Örneğin Ramazan ayında eğer biri sizi gıybetin içine çekmek isterse ‘ben oruçluyum’ desin, kızdırırsa ‘ben oruçluyum’ desin, vaktinizi saçma sapan şeylere meyletmeye davet ederse ‘ben oruçluyum’ desin. Ben oruçluyum dedikten sonra da her gün ‘hayır’ söylesin, anlayarak Kur’an okusun, Hadis okusun, demem o ki, açlıktan farklı bir Ramazan olsun. Olur mu?
Hangi Tarafa Müntesib?
Uzun zamandır kafamı meşgul eden bir soru bu? Şu yaşıma kadar hiç bir cemaate bağlanmadım, bazı hareketlere karşı gönül bağım oldu, hatta nerdeyse aralıksız fisebilillah çalışmaya gayret ettik. Ama hiç bir hareketin gözü kara takipçisi olamadığım için de ne o hareketler bizi kendilerinden ne biz onları kendimizden görebildik.
Ne kadar Kur’an, Tefsir ve Hadis okusam bir o kadar da ufkumun açıldığını ve ilk dönem İslam’ına ve Müslümanlığına yakın durmak isteğinin sürekli içimde depreştiğini ve hep aynı yerde durmam gerektiğini hissediyorum. Açıkçası çevremde de hani derler ya ‘kararsız’ kitle, böyle bir kitlenin olduğunu, ama aslında kararın verildiği fakat kurumsal olmadığından, adı da konulmadığından, su yüzeyindeki yağ tabakası gibi varlığımızı sürdürüyoruz diye düşünüyorum. Farkındaysanız artık ‘biz’ diye de ifade ediyorum. Belki bir başka yazıda bu gruptan uzun uzadıya bahsetmek lazım. Adı da ‘Biz bir şey değiliz’ olsun.
Biliyor musunuz?
Pegasus Havayolları da artık kabin bagajını ekstra ücretlendirdi. Sırt çantası ücretsiz ama 40 cm’den uzun olmayacak ve 3 kg geçmeyecek. Yani bundan böyle herhalde ya daha pahalı uçacağız ya da poşet kullanacağız gibi görünüyor. Yani ben hem Ryan hem de Wizz ile uçtum ve hiç de 3 kg gibi bir limit görmedim.

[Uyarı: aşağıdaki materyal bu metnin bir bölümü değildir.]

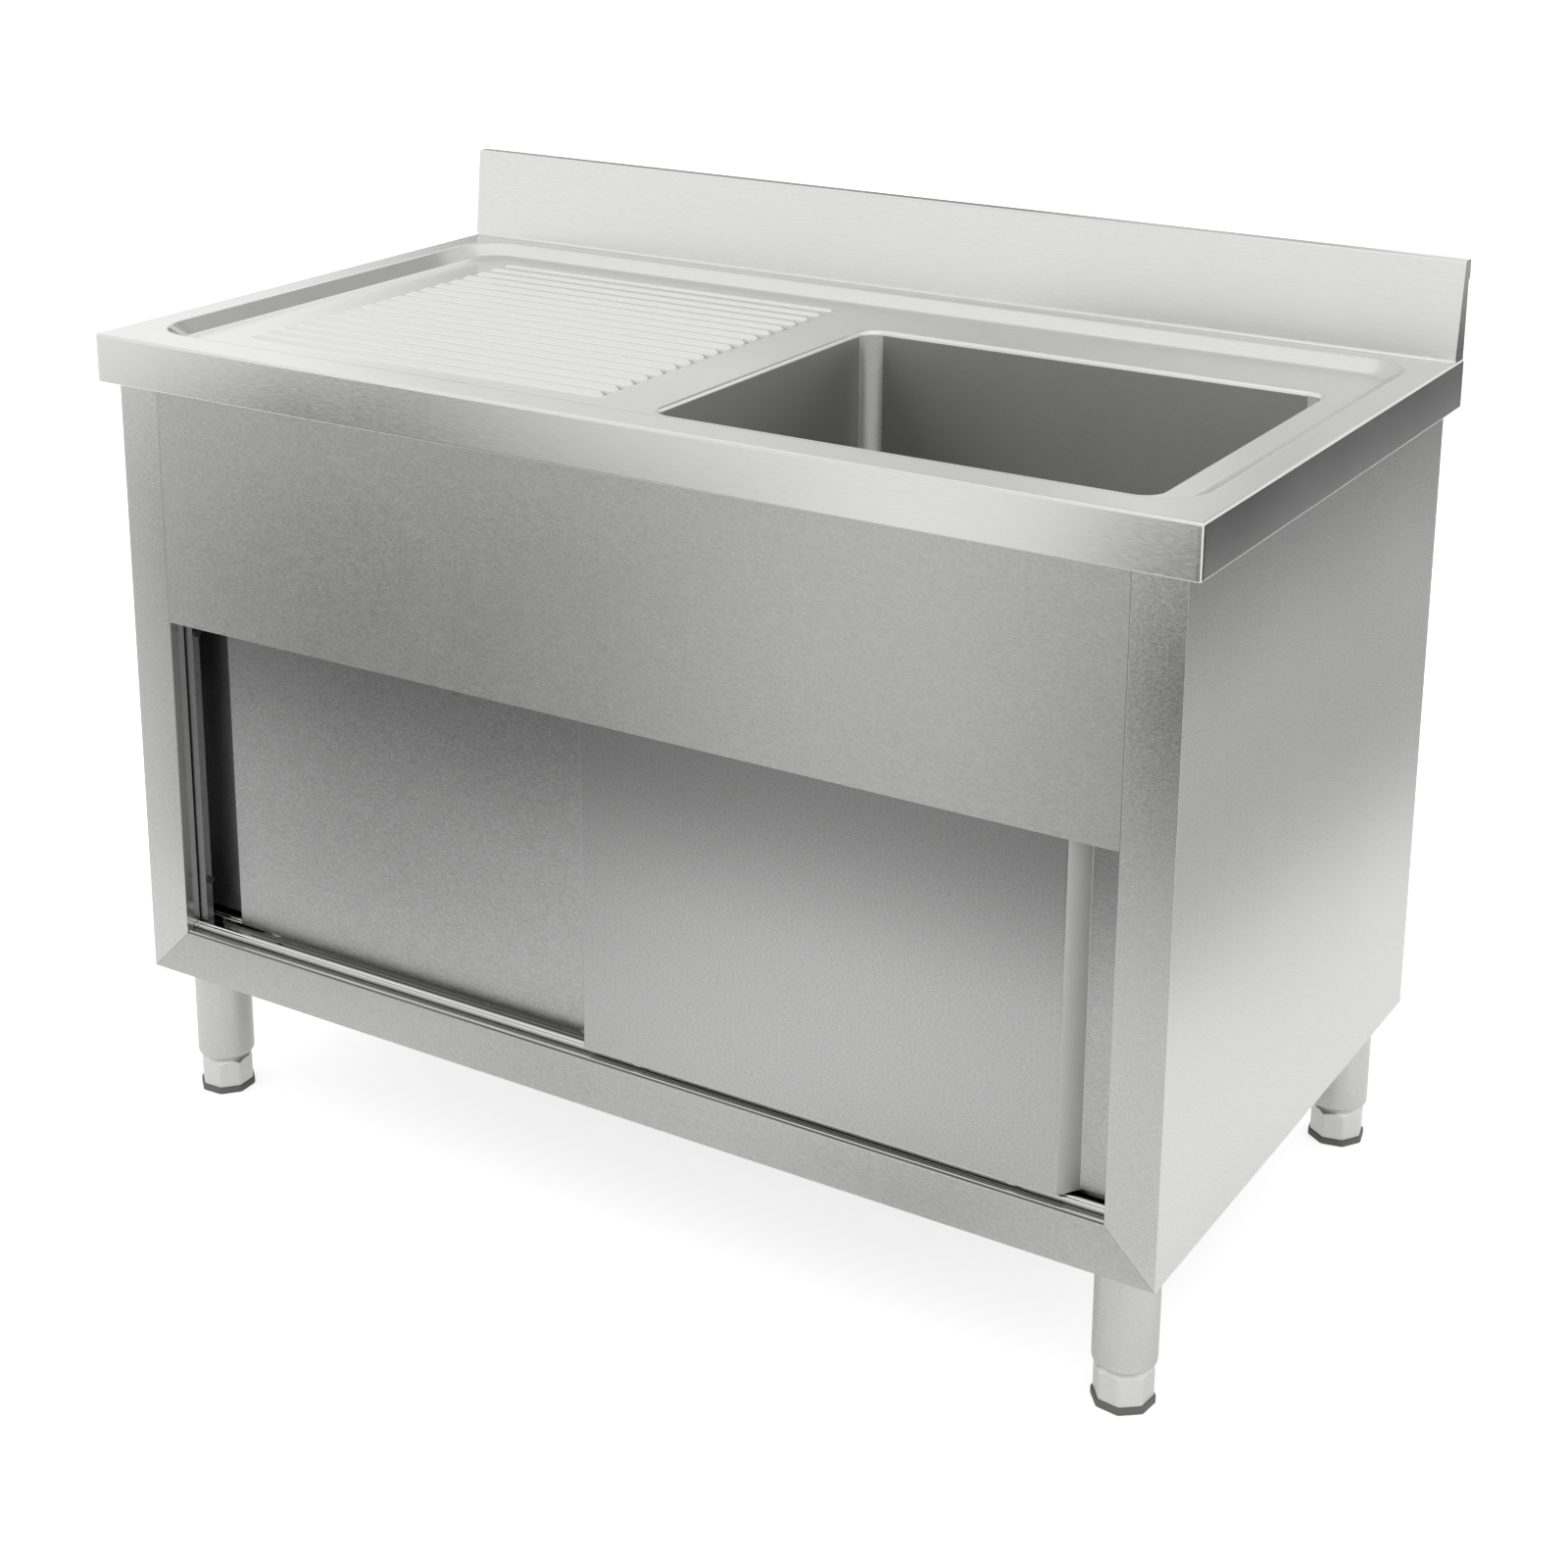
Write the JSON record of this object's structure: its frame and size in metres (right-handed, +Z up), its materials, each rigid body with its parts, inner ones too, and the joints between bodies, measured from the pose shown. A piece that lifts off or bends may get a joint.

Gerçi şurası da yok değil. 20-30 yıl önce bazı şeyler hem Hollanda’da hem de Türkiye’de yoktu. O yüzden gidiş gelişlerimizde bir sürü eşya taşıyorduk. Şimdi uçaktayım, kabin bagajı hakkını kullanarak ne götürüyorum? Özel temizlik eşyaları, İstanbul’daki arkadaşıma çok sevdiği için Seylan Çayı, 3 yıllık eski kaşar, çikolata. Ben bu durumdan ne söyleyeyim çok da mutluyum yani:)
Hepinizin Ramazan maneviyat dolu, Bayramı ise şimdiden mutlu ve huzurlu olsun.